### [AIM OF THE TASK]
Find the lines with "FreeCAD" in them and copy them out.

### [INFORMATION SUPPLIED]
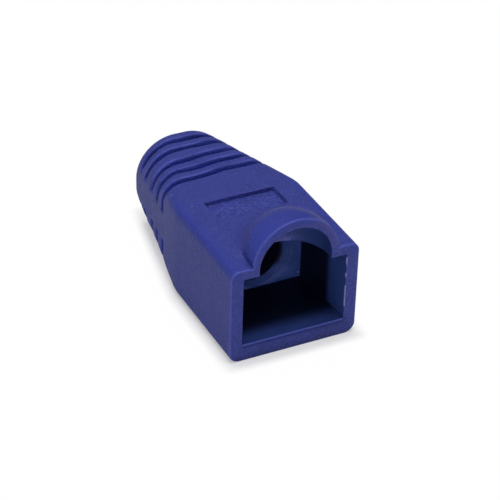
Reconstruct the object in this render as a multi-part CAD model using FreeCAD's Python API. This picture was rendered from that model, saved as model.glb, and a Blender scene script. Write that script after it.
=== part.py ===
import FreeCAD, Part
import math
import os

from FreeCAD import Vector

# Strain relief boot for an 8P8C modular plug: one moulded piece of soft PVC.
# Frame: X across the boot, Y from the plug mouth (-Y) to the cable end (+Y), +Z up.
# The origin is under the middle of the boot, on the surface that it stands on.

# ---- driving dimensions, millimetres ----

# cavity for the rear of the plug: its sides close in towards the back wall
plug_width = 11.7
plug_clearance = 0.1
plug_grip = 0.6
cavity_height = 8.1
cavity_depth = 9.0

# box round the cavity
side_wall = 1.5
floor_thickness = 2.05
roof_thickness = 1.15
body_length = 13.9
body_top_radius = 1.0
body_bottom_radius = 1.2
mouth_edge_radius = 0.25

# whole boot, and the cable end of its tapering tail
boot_length = 28.9
cable_hole_diameter = 6.4
tail_side_wall = 2.1
tail_top_wall = 1.95
tail_flat = 0.9
tail_lift = 0.5
lead_in = 0.5

# hood over the plug's latch: a round arch at the mouth that closes as a dome
latch_arch_radius = 4.15
latch_axis_rise = 0.55
latch_straight = 0.9
hood_wall = 0.85
hood_crown_rise = 0.2
hood_dome_length = 5.8
hood_foot_radius = 0.6

# shallow label recess on top, with a ramp at its front end
recess_width = 8.4
recess_length = 3.0
recess_ramp = 0.6
recess_depth = 0.42
recess_setback = 0.5

# flexing grooves round the tail, split by a plain spine along each side; the spine's
# top edge climbs towards the cable end
groove_count = 5
groove_width = 0.95
groove_pitch = 2.03
groove_depth = 0.9
end_collar_length = 1.45
spine_height = 3.4
spine_rise = 0.2
spine_climb = 0.45

# ---- sizes and places worked out from them ----

mouth_width = plug_width + plug_clearance
cavity_back_width = plug_width - plug_grip
body_width = mouth_width + 2 * side_wall
roof_inside = floor_thickness + cavity_height
body_height = roof_inside + roof_thickness
cable_radius = cable_hole_diameter / 2
tail_width = cable_hole_diameter + 2 * tail_side_wall
tail_height = cable_hole_diameter + 2 * tail_top_wall
cable_axis_height = tail_lift + tail_height / 2
latch_axis_height = roof_inside + latch_axis_rise
hood_radius = latch_arch_radius + hood_wall
hood_axis_height = latch_axis_height + hood_crown_rise
mouth_y = -boot_length / 2
tail_y = boot_length / 2
break_y = mouth_y + body_length
back_wall_y = mouth_y + cavity_depth

# how far a cutting tool runs past the face that it leaves
overrun = 1.0


def rounded_section(y, half_width, bottom, top, bottom_radius, top_radius):
    """Closed rounded rectangle in the plane at y: four arcs and four lines."""
    corners = [
        (half_width - top_radius, top - top_radius, top_radius, 0),
        (top_radius - half_width, top - top_radius, top_radius, 90),
        (bottom_radius - half_width, bottom + bottom_radius, bottom_radius, 180),
        (half_width - bottom_radius, bottom + bottom_radius, bottom_radius, 270),
    ]

    def on_corner(corner, turn):
        x, z, radius, start = corner
        angle = math.radians(start + turn)
        return Vector(x + radius * math.cos(angle), y, z + radius * math.sin(angle))

    edges = []
    for index, corner in enumerate(corners):
        following = corners[(index + 1) % len(corners)]
        arc = Part.Arc(on_corner(corner, 0), on_corner(corner, 45), on_corner(corner, 90))
        line = Part.LineSegment(on_corner(corner, 90), on_corner(following, 0))
        edges += [arc.toShape(), line.toShape()]
    return Part.Wire(edges)


def outer_form(inset):
    """Box and tapering tail without the hood, drawn in by inset on every side."""
    smallest = 0.2
    box_half = body_width / 2 - inset
    box_top = body_height - inset
    bottom_radius = max(body_bottom_radius - inset, smallest)
    top_radius = max(body_top_radius - inset, smallest)
    tail_half = tail_width / 2 - inset
    tail_bottom = tail_lift + inset
    tail_top = tail_lift + tail_height - inset
    tail_radius = max(min(tail_width, tail_height) / 2 - tail_flat / 2 - inset, smallest)
    sections = [
        rounded_section(mouth_y, box_half, inset, box_top, bottom_radius, top_radius),
        rounded_section(break_y, box_half, inset, box_top, bottom_radius, top_radius),
        rounded_section(tail_y, tail_half, tail_bottom, tail_top, tail_radius, tail_radius),
    ]
    return Part.makeLoft(sections, True, True)


def hood_form():
    """Round bar from the mouth, closed behind by a dome longer than its radius."""
    shoulder_y = mouth_y + latch_straight
    centre = Vector(0, shoulder_y, 0)
    shoulder = Vector(0, shoulder_y, -hood_radius)
    tip = Vector(0, shoulder_y + hood_dome_length, 0)
    if hood_dome_length > hood_radius:
        oval = Part.Ellipse(tip, shoulder, centre)
    else:
        oval = Part.Ellipse(shoulder, tip, centre)
    outline = [
        Part.LineSegment(Vector(0, mouth_y, 0), Vector(0, mouth_y, -hood_radius)).toShape(),
        Part.LineSegment(Vector(0, mouth_y, -hood_radius), shoulder).toShape(),
        Part.ArcOfEllipse(oval, 0, math.pi / 2).toShape(),
        Part.LineSegment(tip, Vector(0, mouth_y, 0)).toShape(),
    ]
    half_section = Part.Face(Part.Wire(outline))
    bar = half_section.revolve(Vector(0, 0, 0), Vector(0, 1, 0), 360)
    bar.translate(Vector(0, 0, hood_axis_height))
    return bar


def latch_space():
    """Room for the latch under the hood: a round bar that ends in half a ball."""
    along = Vector(0, 1, 0)
    shoulder = Vector(0, mouth_y + latch_straight, latch_axis_height)
    front = Vector(0, mouth_y - overrun, latch_axis_height)
    bar = Part.makeCylinder(latch_arch_radius, latch_straight + overrun, front, along)
    ball = Part.makeSphere(latch_arch_radius, shoulder, along, 0, 90, 360)
    return bar.fuse(ball)


def hooded_body():
    """Outer form with the hood on top, its foot blended and the mouth edge eased."""
    above_floor = Part.makeBox(
        body_width,
        boot_length,
        body_height + 2 * hood_radius,
        Vector(-body_width / 2, mouth_y, floor_thickness),
    )
    body = outer_form(0).fuse(hood_form().common(above_floor)).removeSplitter()
    nearly = 0.01

    def at_hood_foot(box):
        level = max(abs(box.ZMin - body_height), abs(box.ZMax - body_height)) < nearly
        return level and max(-box.XMin, box.XMax) < hood_radius + nearly and box.YLength > nearly

    def at_mouth(box):
        return max(abs(box.YMin - mouth_y), abs(box.YMax - mouth_y)) < nearly

    shelf = body_width / 2 - body_top_radius - hood_radius
    foot = [edge for edge in body.Edges if at_hood_foot(edge.BoundBox)]
    body = body.makeFillet(min(hood_foot_radius, shelf / 2), foot)
    rim = [edge for edge in body.Edges if at_mouth(edge.BoundBox)]
    return body.makeFillet(min(mouth_edge_radius, side_wall / 3), rim)


def plug_cavity():
    """Pocket for the plug: full width at the mouth, narrower at its back wall."""
    widening = (mouth_width - cavity_back_width) / cavity_depth
    ends = [
        (mouth_y - overrun, mouth_width + widening * overrun),
        (back_wall_y, cavity_back_width),
    ]
    outlines = []
    for y, width in ends:
        left = -width / 2
        right = width / 2
        corners = [
            Vector(left, y, floor_thickness),
            Vector(right, y, floor_thickness),
            Vector(right, y, roof_inside),
            Vector(left, y, roof_inside),
        ]
        outlines.append(Part.makePolygon(corners + corners[:1]))
    return Part.makeLoft(outlines, True, True)


def cable_hole():
    """Hole from the cavity to the cable end, with a short funnel at its front."""
    funnel = min(lead_in, cable_axis_height - cable_radius - floor_thickness)
    end_y = tail_y + overrun
    outline = [
        Vector(0, back_wall_y, 0),
        Vector(0, end_y, 0),
        Vector(0, end_y, cable_radius),
        Vector(0, back_wall_y + funnel, cable_radius),
        Vector(0, back_wall_y, cable_radius + funnel),
    ]
    half_section = Part.Face(Part.makePolygon(outline + outline[:1]))
    hole = half_section.revolve(Vector(0, 0, 0), Vector(0, 1, 0), 360)
    hole.translate(Vector(0, 0, cable_axis_height))
    return hole


def label_recess():
    """Shallow pocket in the top face; its floor ramps up to the surface in front."""
    rear = break_y - recess_setback
    ramp_foot = rear - recess_length
    run_out = recess_ramp * overrun / recess_depth
    outline = [
        (rear, body_height + overrun),
        (rear, body_height - recess_depth),
        (ramp_foot, body_height - recess_depth),
        (ramp_foot - recess_ramp - run_out, body_height + overrun),
    ]
    corners = [Vector(-recess_width / 2, y, z) for y, z in outline]
    return Part.Face(Part.makePolygon(corners + corners[:1])).extrude(Vector(recess_width, 0, 0))


def flexing_grooves():
    """Slots across the tail down to its core, stopped at the spine on each side."""
    reach = body_width + body_height
    first = tail_y - end_collar_length - groove_width
    slots = []
    for index in range(groove_count):
        corner = Vector(-reach / 2, first - index * groove_pitch, -reach / 2)
        slots.append(Part.makeBox(reach, groove_width, 2 * reach, corner))
    spine_bottom = cable_axis_height + spine_rise - spine_height / 2
    spine_top = spine_bottom + spine_height
    side_view = [
        Vector(-reach / 2, break_y - spine_height, spine_bottom),
        Vector(-reach / 2, tail_y, spine_bottom),
        Vector(-reach / 2, tail_y, spine_top + spine_climb),
        Vector(-reach / 2, break_y, spine_top),
        Vector(-reach / 2, break_y - spine_height, spine_top),
    ]
    spine = Part.Face(Part.makePolygon(side_view + side_view[:1])).extrude(Vector(reach, 0, 0))
    return Part.makeCompound(slots).cut([outer_form(groove_depth), spine])


def strain_relief_boot():
    """The whole moulding as one solid."""
    hollow = [plug_cavity(), latch_space(), cable_hole(), label_recess(), flexing_grooves()]
    return hooded_body().cut(hollow)


os.makedirs("parts", exist_ok=True)
boot = strain_relief_boot()
size = boot.optimalBoundingBox(False, False)
print("boot: solids", len(boot.Solids), "valid", boot.isValid())
print("boot: volume", round(boot.Volume, 1), "mm3, centre of mass y", round(boot.CenterOfGravity.y, 2))
print("boot: size", round(size.XLength, 2), round(size.YLength, 2), round(size.ZLength, 2))
boot.Solids[0].exportStep("parts/boot.step")
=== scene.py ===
import math

import bmesh
import bpy
import numpy as np
from mathutils import Matrix, Vector


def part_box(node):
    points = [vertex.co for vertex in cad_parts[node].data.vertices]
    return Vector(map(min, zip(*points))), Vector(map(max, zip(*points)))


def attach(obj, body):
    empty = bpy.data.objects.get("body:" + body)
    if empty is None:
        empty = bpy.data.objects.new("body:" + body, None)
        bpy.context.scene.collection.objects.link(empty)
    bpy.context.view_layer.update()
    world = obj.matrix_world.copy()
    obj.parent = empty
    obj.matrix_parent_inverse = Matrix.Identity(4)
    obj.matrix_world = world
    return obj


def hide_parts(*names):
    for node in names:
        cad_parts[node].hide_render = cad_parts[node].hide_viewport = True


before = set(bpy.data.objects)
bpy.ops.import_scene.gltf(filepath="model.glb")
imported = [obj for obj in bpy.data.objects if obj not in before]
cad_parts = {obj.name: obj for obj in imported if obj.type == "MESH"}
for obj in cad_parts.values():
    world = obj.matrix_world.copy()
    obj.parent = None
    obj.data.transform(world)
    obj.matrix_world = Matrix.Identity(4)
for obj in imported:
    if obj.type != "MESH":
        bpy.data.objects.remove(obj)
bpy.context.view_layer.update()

# ---- boot ----
# One moulding in soft PVC: an open box for the rear of a modular plug, a domed hood over the
# plug's latch, and a tapering tail with flexing grooves. One closed skin, in millimetres, runs
# over the outside from mouth to cable end, back through the cable hole, and out of the box.

mm = 0.001
boot_low, boot_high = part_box("boot")
mouth_y = boot_low.y / mm
tail_y = boot_high.y / mm

# box
box_width = (boot_high.x - boot_low.x) / mm
box_height = 11.3
box_length = 13.9
top_corner = 1.0
bottom_corner = 1.22
mouth_round = 0.25
break_y = mouth_y + box_length
break_softness = 0.25

# tail, from the break to its round-cornered end
tail_length = tail_y - break_y
tail_width = 10.6
tail_height = 10.3
tail_lift = 0.5
tail_corner = 4.7
tail_round = 0.6

# latch hood: its fillet widens over the reach, and a faint crease runs beside its front
hood_radius = 5.0
hood_axis = boot_high.z / mm - hood_radius
hood_shoulder = mouth_y + 0.9
hood_dome = 5.8
hood_foot_front = 0.35
hood_foot_rear = 2.4
hood_foot_reach = 5.0
crease_depth = 0.18
crease_width = 0.28
crease_fades = 2.2
crease_ends = 3.4

# cavity for the plug, and the ball-ended room for its latch
cavity_mouth_width = 11.9
cavity_back_width = 10.8
cavity_floor = 2.05
cavity_roof = 10.15
cavity_middle = (cavity_roof + cavity_floor) / 2
cavity_half_height = (cavity_roof - cavity_floor) / 2
cavity_corner = 0.12
back_wall = mouth_y + 9.0
latch_radius = 4.15
latch_axis = 10.7
latch_blend = 0.12
mouth_inner_round = 0.12

# cable hole: the funnel at the back wall is cut short by the cavity's floor
cable_radius = 3.2
cable_axis = tail_lift + tail_height / 2
cable_end_round = 0.25
funnel_radius = 4.3
funnel_depth = 0.9
funnel_cut = 0.75
floor_gap = 0.04

# flexing grooves, stopped at a plain spine along each side; the spine's top edge climbs
groove_count = 5
groove_width = 0.83
groove_draft = 0.06
groove_pitch = 1.97
groove_depth = 0.9
groove_round = 0.14
end_collar = 1.43
first_groove = tail_y - end_collar - groove_width - (groove_count - 1) * groove_pitch
spine_centre = cable_axis + 0.2
spine_half = 1.7
spine_edge = 0.06
spine_climb = 0.45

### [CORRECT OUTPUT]
Reconstruct the object in this render as a multi-part CAD model using FreeCAD's Python API. This picture was rendered from that model, saved as model.glb, and a Blender scene script. Write that script after it.
import FreeCAD, Part
from FreeCAD import Vector